▸ **What to work on**: Restate the records in their entirety, word for word.

▸ **Extracted information**:
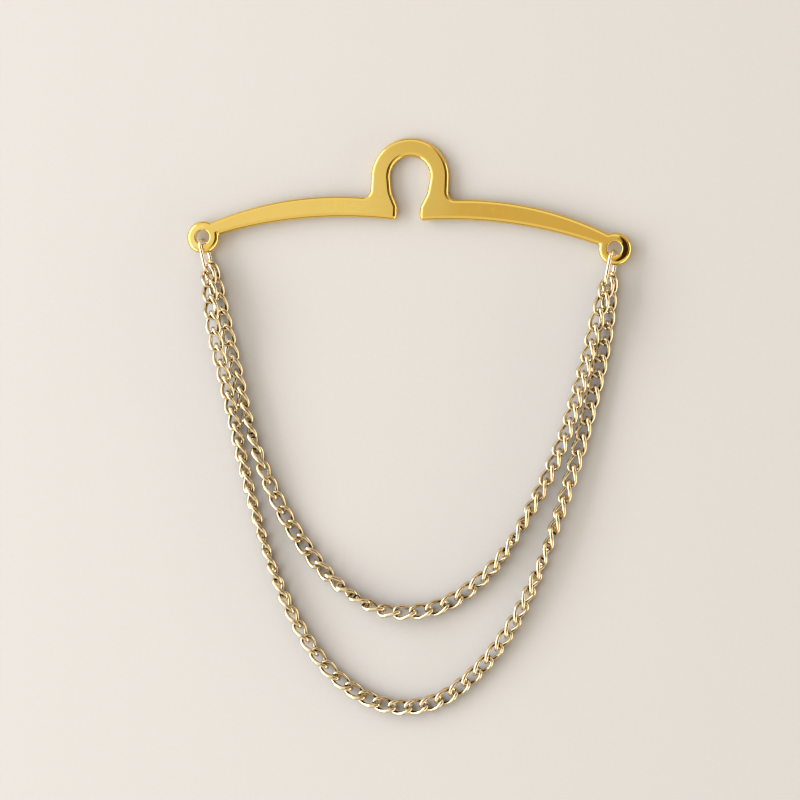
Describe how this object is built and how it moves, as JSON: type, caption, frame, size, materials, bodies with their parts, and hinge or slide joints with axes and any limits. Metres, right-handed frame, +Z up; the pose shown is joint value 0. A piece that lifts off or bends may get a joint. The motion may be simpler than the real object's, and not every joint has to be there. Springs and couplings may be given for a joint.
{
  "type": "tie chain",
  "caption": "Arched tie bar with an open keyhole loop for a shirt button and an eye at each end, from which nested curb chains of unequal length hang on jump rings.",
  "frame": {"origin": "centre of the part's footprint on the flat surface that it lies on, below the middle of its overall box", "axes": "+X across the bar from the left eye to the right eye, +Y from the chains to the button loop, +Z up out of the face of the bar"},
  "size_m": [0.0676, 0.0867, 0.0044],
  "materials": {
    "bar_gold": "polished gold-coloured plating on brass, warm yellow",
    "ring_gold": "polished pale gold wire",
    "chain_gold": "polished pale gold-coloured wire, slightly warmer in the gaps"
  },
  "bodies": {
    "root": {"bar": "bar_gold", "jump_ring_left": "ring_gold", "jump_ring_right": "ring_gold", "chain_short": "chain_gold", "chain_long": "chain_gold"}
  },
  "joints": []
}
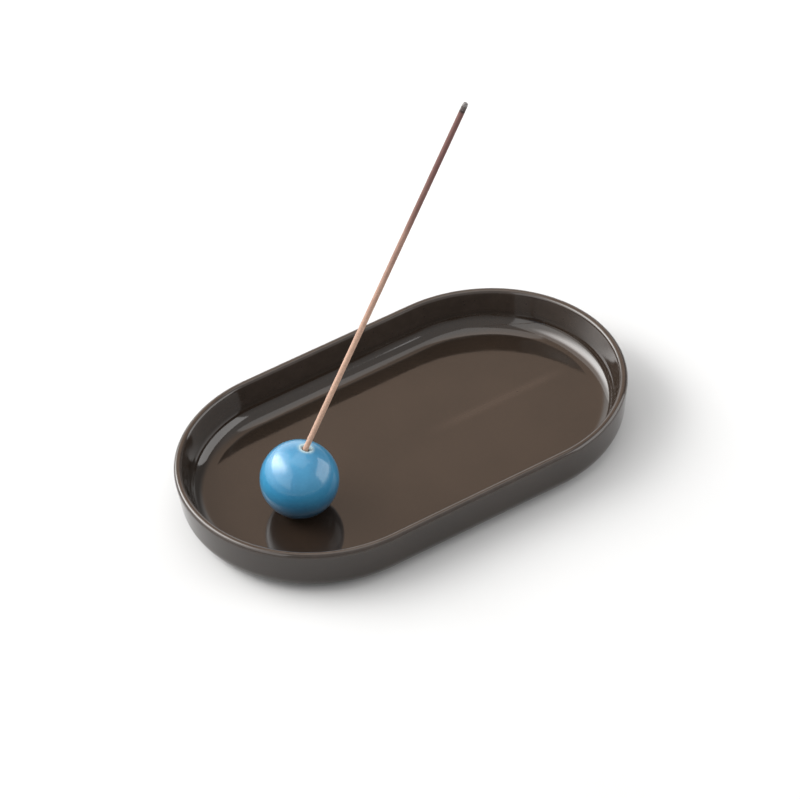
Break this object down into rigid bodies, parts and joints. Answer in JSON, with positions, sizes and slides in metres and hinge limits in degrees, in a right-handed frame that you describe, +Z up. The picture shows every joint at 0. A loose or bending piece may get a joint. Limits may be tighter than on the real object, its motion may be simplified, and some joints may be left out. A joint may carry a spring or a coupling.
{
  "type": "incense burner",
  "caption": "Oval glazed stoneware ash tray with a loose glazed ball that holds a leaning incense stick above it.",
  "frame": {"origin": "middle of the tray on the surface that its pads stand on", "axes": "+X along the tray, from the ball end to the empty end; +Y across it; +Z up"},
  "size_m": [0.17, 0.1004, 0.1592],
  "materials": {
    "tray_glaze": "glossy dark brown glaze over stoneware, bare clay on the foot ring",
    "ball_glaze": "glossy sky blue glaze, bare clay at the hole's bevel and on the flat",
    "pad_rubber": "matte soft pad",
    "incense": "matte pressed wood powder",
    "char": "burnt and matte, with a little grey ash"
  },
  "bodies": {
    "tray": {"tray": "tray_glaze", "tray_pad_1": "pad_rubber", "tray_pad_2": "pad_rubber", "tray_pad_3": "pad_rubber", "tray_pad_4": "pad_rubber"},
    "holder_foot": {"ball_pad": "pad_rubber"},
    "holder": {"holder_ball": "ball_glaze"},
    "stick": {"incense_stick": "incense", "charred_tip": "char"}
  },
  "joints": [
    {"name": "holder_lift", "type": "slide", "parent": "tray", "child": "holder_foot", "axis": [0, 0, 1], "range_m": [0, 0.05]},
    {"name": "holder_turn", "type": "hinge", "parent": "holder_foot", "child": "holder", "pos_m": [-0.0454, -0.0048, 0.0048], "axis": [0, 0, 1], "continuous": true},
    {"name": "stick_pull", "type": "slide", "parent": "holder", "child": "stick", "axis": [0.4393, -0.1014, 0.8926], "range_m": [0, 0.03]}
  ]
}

▸ **Output for this exercise**:
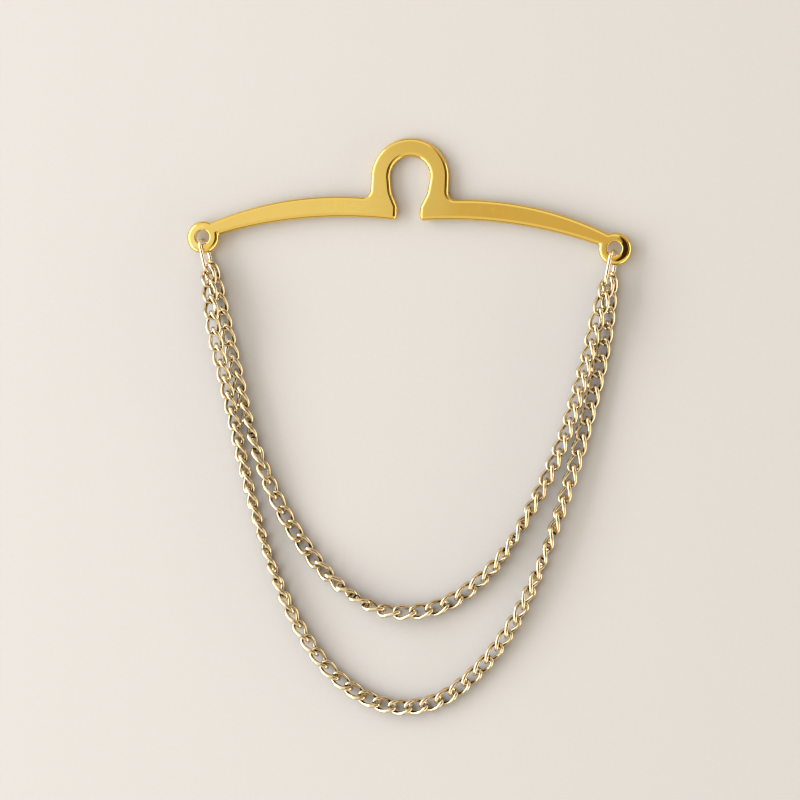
Describe how this object is built and how it moves, as JSON: type, caption, frame, size, materials, bodies with their parts, and hinge or slide joints with axes and any limits. Metres, right-handed frame, +Z up; the pose shown is joint value 0. A piece that lifts off or bends may get a joint. The motion may be simpler than the real object's, and not every joint has to be there. Springs and couplings may be given for a joint.
{
  "type": "tie chain",
  "caption": "Arched tie bar with an open keyhole loop for a shirt button and an eye at each end, from which nested curb chains of unequal length hang on jump rings.",
  "frame": {"origin": "centre of the part's footprint on the flat surface that it lies on, below the middle of its overall box", "axes": "+X across the bar from the left eye to the right eye, +Y from the chains to the button loop, +Z up out of the face of the bar"},
  "size_m": [0.0676, 0.0867, 0.0044],
  "materials": {
    "bar_gold": "polished gold-coloured plating on brass, warm yellow",
    "ring_gold": "polished pale gold wire",
    "chain_gold": "polished pale gold-coloured wire, slightly warmer in the gaps"
  },
  "bodies": {
    "root": {"bar": "bar_gold", "jump_ring_left": "ring_gold", "jump_ring_right": "ring_gold", "chain_short": "chain_gold", "chain_long": "chain_gold"}
  },
  "joints": []
}
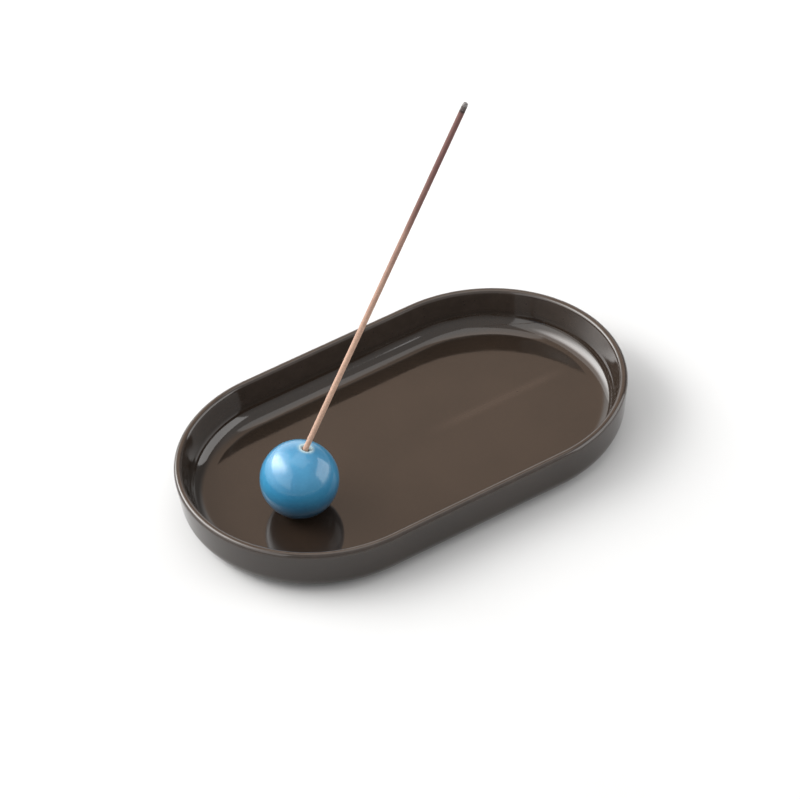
Break this object down into rigid bodies, parts and joints. Answer in JSON, with positions, sizes and slides in metres and hinge limits in degrees, in a right-handed frame that you describe, +Z up. The picture shows every joint at 0. A loose or bending piece may get a joint. Limits may be tighter than on the real object, its motion may be simplified, and some joints may be left out. A joint may carry a spring or a coupling.
{
  "type": "incense burner",
  "caption": "Oval glazed stoneware ash tray with a loose glazed ball that holds a leaning incense stick above it.",
  "frame": {"origin": "middle of the tray on the surface that its pads stand on", "axes": "+X along the tray, from the ball end to the empty end; +Y across it; +Z up"},
  "size_m": [0.17, 0.1004, 0.1592],
  "materials": {
    "tray_glaze": "glossy dark brown glaze over stoneware, bare clay on the foot ring",
    "ball_glaze": "glossy sky blue glaze, bare clay at the hole's bevel and on the flat",
    "pad_rubber": "matte soft pad",
    "incense": "matte pressed wood powder",
    "char": "burnt and matte, with a little grey ash"
  },
  "bodies": {
    "tray": {"tray": "tray_glaze", "tray_pad_1": "pad_rubber", "tray_pad_2": "pad_rubber", "tray_pad_3": "pad_rubber", "tray_pad_4": "pad_rubber"},
    "holder_foot": {"ball_pad": "pad_rubber"},
    "holder": {"holder_ball": "ball_glaze"},
    "stick": {"incense_stick": "incense", "charred_tip": "char"}
  },
  "joints": [
    {"name": "holder_lift", "type": "slide", "parent": "tray", "child": "holder_foot", "axis": [0, 0, 1], "range_m": [0, 0.05]},
    {"name": "holder_turn", "type": "hinge", "parent": "holder_foot", "child": "holder", "pos_m": [-0.0454, -0.0048, 0.0048], "axis": [0, 0, 1], "continuous": true},
    {"name": "stick_pull", "type": "slide", "parent": "holder", "child": "stick", "axis": [0.4393, -0.1014, 0.8926], "range_m": [0, 0.03]}
  ]
}